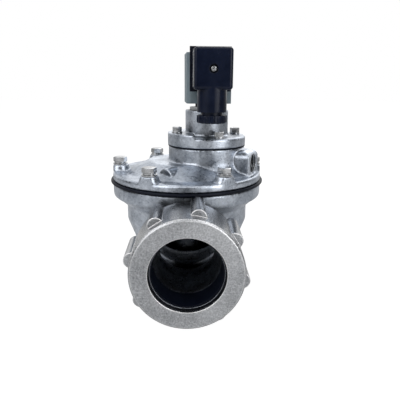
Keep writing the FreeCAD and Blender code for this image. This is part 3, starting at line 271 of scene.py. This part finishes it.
def castMetal(name, look, faceAxis=None):
    material, tree = newMaterial(name)
    place = objectPlace(tree)
    cloud = noise(tree, place, look["cloudScale"], castPattern["cloudDetail"])
    grain = noise(tree, place, look["grainScale"], castPattern["grainDetail"], castPattern["grainRough"])
    grit = noise(tree, place, look["gritScale"], castPattern["gritDetail"])
    tone = mathNode(tree, "ADD", mathNode(tree, "MULTIPLY", cloud, 1 - look["grainShare"]),
                    mathNode(tree, "MULTIPLY", grain, look["grainShare"]))
    color = blendColors(tree, remap(tree, tone, castPattern["toneFrom"]), look["dark"], look["light"])
    # Bright edges: partly wear, partly a painted highlight along every edge
    rounded = softEdge(tree, look["wearAndHighlightWidth"])
    wornAndHighlit = mathNode(tree, "MULTIPLY", edgeWearAndHighlight(tree, rounded), look["wearAndHighlightAmount"])
    color = blendColors(tree, wornAndHighlit, color, look["wearAndHighlight"])
    # Painted shade: ambient occlusion darkens the colour in ports, hollows and corners
    openness = addNode(tree, "ShaderNodeAmbientOcclusion", Distance=look["shadeReach"])
    openness.samples = castPattern["shadeSamples"]
    shadeFrom = (castPattern["shadeClosed"], look["shadeOpen"])
    paintedShadeMix = remap(tree, openness.outputs["AO"], shadeFrom, (look["shade"], 1.0))
    color = blendColors(tree, paintedShadeMix, black, color)
    rough = remap(tree, grain, castPattern["roughFrom"], look["rough"])
    if faceAxis:
        endFace = endFaces(tree, faceAxis)
        tint = remap(tree, endFace, castPattern["sideToFace"], (look["sideTone"], 1.0))
        color = blendColors(tree, mathNode(tree, "MAXIMUM", tint, wornAndHighlit), black, color)
        dull = remap(tree, endFace, castPattern["sideToFace"], (look["sideGloss"], 1.0))
        rough = mathNode(tree, "MULTIPLY", rough, dull)
    coarse = bump(tree, grain, castPattern["grainDepth"], castPattern["grainStrength"], rounded)
    normal = bump(tree, grit, castPattern["gritDepth"], castPattern["gritStrength"], coarse)
    finishSurface(tree, color, rough, normal, 1.0)
    return material


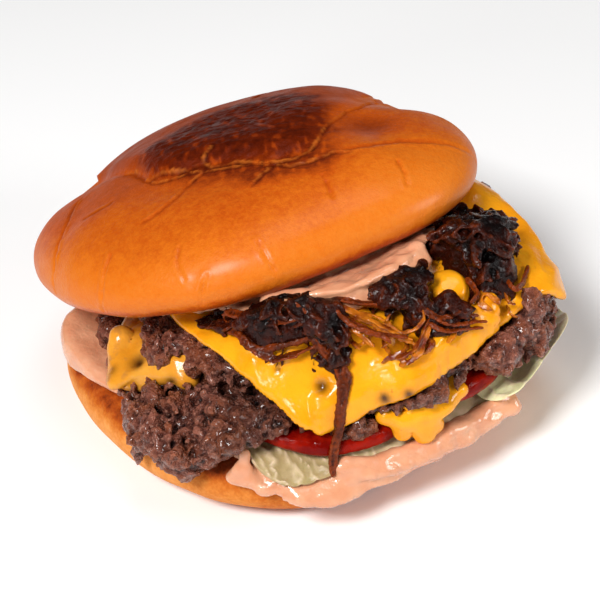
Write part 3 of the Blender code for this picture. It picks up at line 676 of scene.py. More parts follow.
def spots_on(node_name, count, dice):
    """Random places on a solid's side that no other solid covers, with their normals."""
    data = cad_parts[node_name].data
    weights = [f.area for f in data.polygons]
    spots = []
    for face in dice.choices(list(data.polygons), weights, k=count):
        a, b, c = (data.vertices[k].co / MM for k in face.vertices)
        u, v = sorted((dice.random(), dice.random()))
        at = a * u + b * (v - u) + c * (1 - v)
        if NEIGHBOURS[node_name].ray_cast(at + face.normal * 0.1, face.normal, 2.4)[0] is None:
            spots.append((at, face.normal.copy()))
    return spots


# %% Crumbs and lumps
bpy.ops.mesh.primitive_ico_sphere_add(subdivisions=2, radius=1)
crumb = bpy.context.object
CRUMB_POINTS = [v.co.copy() for v in crumb.data.vertices]
CRUMB_FACES = [tuple(f.vertices) for f in crumb.data.polygons]
bpy.data.objects.remove(crumb)
print("a crumb has", len(CRUMB_FACES), "faces")


def lumps(name, spots, dice, dents=0.35):
    """One mesh of dented lumps. Each spot is a place, its three reaches and how it is turned."""
    points, faces = [], []
    for place, reaches, spin in spots:
        seed = Vector((dice.random(), dice.random(), dice.random())) * 50
        first = len(points)
        for p in CRUMB_POINTS:
            dent = 1 + dents * noise.noise(p * 1.3 + seed)
            points.append((Vector(place) + spin @ (p * Vector(reaches) * dent)) * MM)
        faces += [[first + k for k in f] for f in CRUMB_FACES]
    mesh = bpy.data.meshes.new(name)
    mesh.from_pydata(points, [], faces)
    made = bpy.data.objects.new(name, mesh)
    bpy.context.scene.collection.objects.link(made)
    return made


UPRIGHT = Matrix.Identity(3)


def rounded(spots):
    """Soft lumps for lumps(), from places with one reach or three."""
    reaches = [reach if isinstance(reach, tuple) else (reach, reach, reach) for _, reach in spots]
    return [(place, reach, UPRIGHT) for (place, _), reach in zip(spots, reaches)]


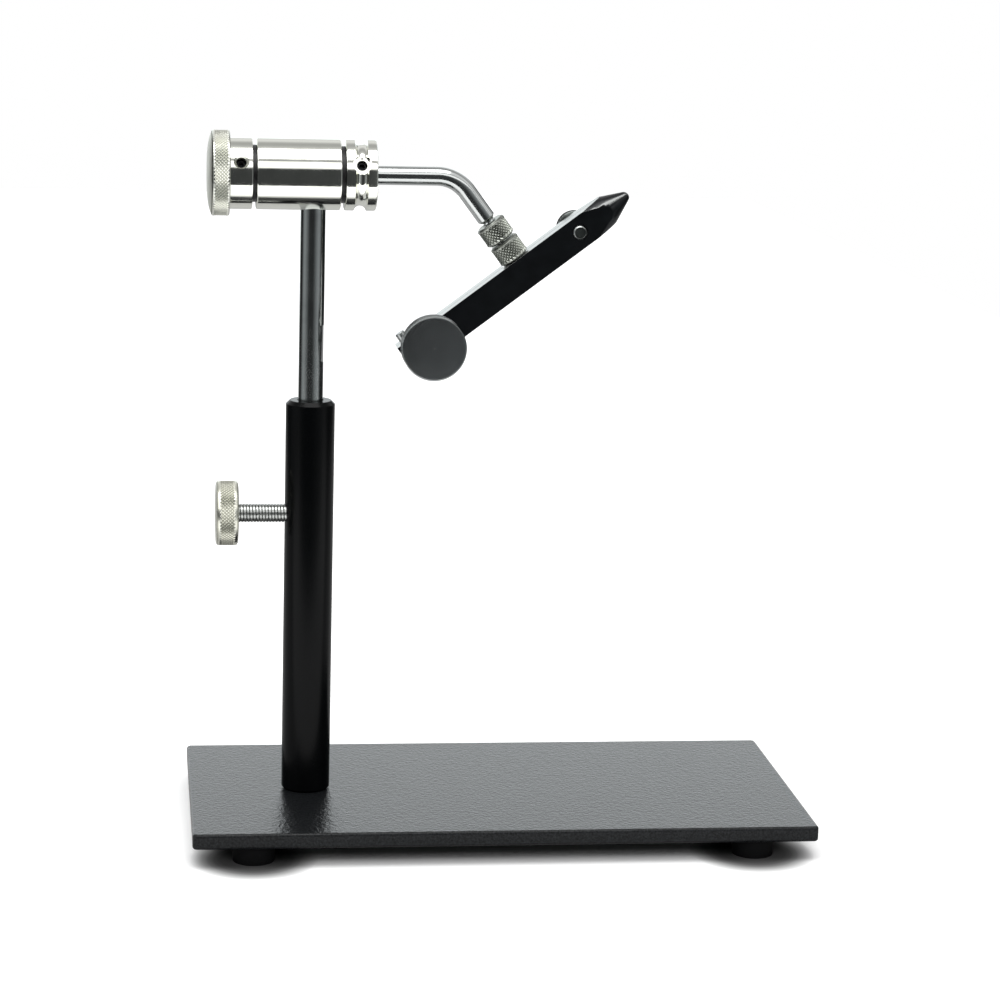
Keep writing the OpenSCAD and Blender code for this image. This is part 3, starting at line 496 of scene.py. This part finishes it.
def jaw_material():
    """Blackened steel that is ground bright on top, with a painted highlight along the cone"""
    material, tree, shader, here = new_finish("blackened_jaw_steel", "#0c0e11", 0.6, 0.3,
                                              "black_oxide")
    wear, cloud, grain = (add_node(tree, "TexNoise", inputs={
        "Vector": here, "Scale": 1 / (size_mm * MM), "Detail": detail})
        for size_mm, detail in ((1.2, 3.0), (5, 4.0), (0.4, 2.0)))
    local = add_node(tree, "VectorMath", "SUBTRACT", {0: here, 1: jaw_centre})
    height = add_node(tree, "VectorMath", "DOT_PRODUCT", {0: local, 1: NUT_AXIS})
    border = add_node(tree, "MapRange", inputs={
        "Value": wear.outputs["Fac"], "From Min": 0.3, "From Max": 0.7,
        "To Min": GROUND_ABOVE[0] * MM, "To Max": GROUND_ABOVE[1] * MM})
    ground = add_node(tree, "Math", "GREATER_THAN", {0: height.outputs["Value"], 1: border})
    outward = add_node(tree, "TexCoord").outputs["Normal"]
    # The cone's painted highlight: a bright band chosen by where its normal points
    faces_up, faces_front, faces_nose = (
        add_node(tree, "VectorMath", "DOT_PRODUCT", {0: outward, 1: way}).outputs["Value"]
        for way in (NUT_AXIS, -TO_BACK, JAW_AXIS))
    turned = add_node(tree, "Math", "ARCTAN2", {0: faces_front, 1: faces_up})
    apart = add_node(tree, "Math", "SUBTRACT", {0: turned, 1: HIGHLIGHT_TURN})
    apart_size = add_node(tree, "Math", "ABSOLUTE", {0: apart})
    band = add_node(tree, "MapRange", {"interpolation_type": "SMOOTHSTEP"},
                    {"Value": apart_size, "From Min": HIGHLIGHT_HALF * 1.5,
                     "From Max": HIGHLIGHT_HALF * 0.4, "To Max": HIGHLIGHT_SHARE})
    on_cone = add_node(tree, "Math", "GREATER_THAN", {0: faces_nose, 1: ON_CONE})
    cone_highlight = add_node(tree, "Math", "MULTIPLY", {0: band, 1: on_cone})
    bright = add_node(tree, "Math", "MAXIMUM", {0: ground, 1: cone_highlight})
    blackened = add_node(tree, "ValToRGB", inputs={"Fac": cloud.outputs["Fac"]},
                         stops=[(0.3, "#0b0d10"), (0.7, "#15181b")]).outputs["Color"]
    colour = add_node(tree, "Mix", {"data_type": "RGBA"},
                      {0: bright, 6: blackened, 7: linear("#c0c2c0")})
    metal = add_node(tree, "MapRange", inputs={
        "Value": bright, "To Min": 0.5, "To Max": 1.0})
    tree.links.new(metal.outputs[0], shader.inputs["Metallic"])
    wire_finish(tree, shader, colour.outputs[2], grain.outputs["Fac"], 0.004)
    return material


jaw_finish = jaw_material()
plain_pieces = (
    (black_rubber, "rubber_feet"), (nylon, "height_screw_plug"),
    (zinc_plate, "foot_screws stem_screw adjusting_washer jaw_spring keeper_pin"),
    (black_oxide, "head_grub_screw handwheel_grub_screw collar_grub_screw"),
    (bronze, "rear_bush front_bush clamp_tip"),
    (black_acetal, "rear_thrust_washer front_thrust_washer"))
for material, names in plain_pieces:
    for node_name in names.split():
        nodes[node_name].data.materials.clear()
        nodes[node_name].data.materials.append(material)
print("finishes", len(bpy.data.materials))

# %% [markdown]
# Nearly every piece of this tool came off a lathe. So the first helpers work as a lathe does:
# a chain of edges is drawn as the outline of half the piece, and is spun round Z. It is
# then turned to its own axis and moved to its place, which stays in the mesh.

# %% Outline and spin
WELD = 0.002 * MM


def only(piece):
    """Selects one object alone and makes it active"""
    bpy.ops.object.select_all(action="DESELECT")
    piece.select_set(True)
    bpy.context.view_layer.objects.active = piece


def edit_all(piece):
    """Opens edit mode with the whole of a piece selected"""
    only(piece)
    bpy.ops.object.mode_set(mode="EDIT")
    bpy.ops.mesh.select_all(action="SELECT")


def close_edit():
    bpy.ops.object.mode_set(mode="OBJECT")


def close_solid():
    """Welds what lies together, turns every face outward and leaves edit mode"""
    bpy.ops.mesh.select_all(action="SELECT")
    bpy.ops.mesh.remove_doubles(threshold=WELD)
    bpy.ops.mesh.normals_make_consistent(inside=False)
    close_edit()


def pick(piece, kind, test):
    """Opens edit mode with only those vertices, edges or faces selected that pass a test"""
    only(piece)
    bpy.ops.object.mode_set(mode="EDIT")
    bpy.ops.mesh.select_mode(type=kind)
    bpy.ops.mesh.select_all(action="DESELECT")
    close_edit()
    parts = {"VERT": piece.data.vertices, "EDGE": piece.data.edges, "FACE": piece.data.polygons}
    for part in parts[kind]:
        part.select = bool(test(part))
    bpy.ops.object.mode_set(mode="EDIT")


def pull(way):
    """Extrudes what is selected along a way"""
    bpy.ops.mesh.extrude_region_move(TRANSFORM_OT_translate={"value": way})


def outline(name, points):
    """A chain of edges through points of (radius, height) in millimetres"""
    bpy.ops.mesh.primitive_plane_add(size=MM)
    piece = bpy.context.object
    piece.name = name
    edit_all(piece)
    bpy.ops.mesh.select_mode(type="VERT")
    bpy.ops.mesh.merge(type="CENTER")
    bpy.ops.transform.translate(value=(points[0][0] * MM, 0, points[0][1] * MM))
    for old, new in zip(points, points[1:]):
        pull(((new[0] - old[0]) * MM, 0, (new[1] - old[1]) * MM))
    close_edit()
    return piece


def spun(name, points, columns=128):
    """Spins an outline round Z into a closed solid"""
    piece = outline(name, points)
    edit_all(piece)
    bpy.ops.mesh.spin(steps=columns, angle=2 * math.pi, center=(0, 0, 0), axis=(0, 0, 1))
    close_solid()
    return piece


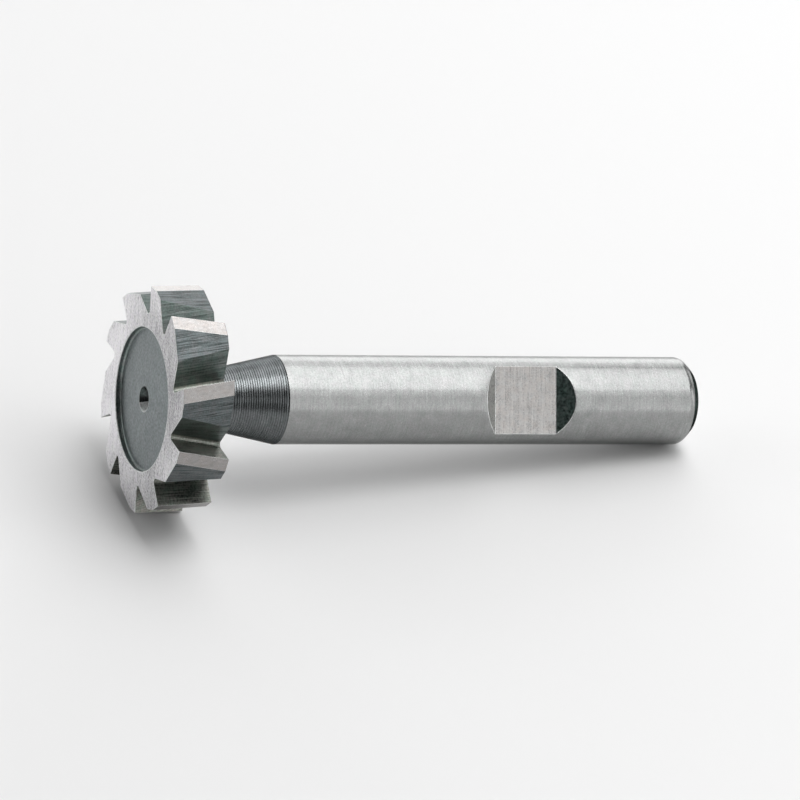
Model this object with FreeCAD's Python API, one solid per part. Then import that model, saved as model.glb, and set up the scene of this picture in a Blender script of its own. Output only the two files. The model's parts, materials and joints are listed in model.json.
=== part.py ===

══════════

Each line from the one containing "Model this object" through the end of the entries, both included, is to be returned exactly, with no other lines.

RESPONSE TO THE TASK |
Model this object with FreeCAD's Python API, one solid per part. Then import that model, saved as model.glb, and set up the scene of this picture in a Blender script of its own. Output only the two files. The model's parts, materials and joints are listed in model.json.
=== part.py ===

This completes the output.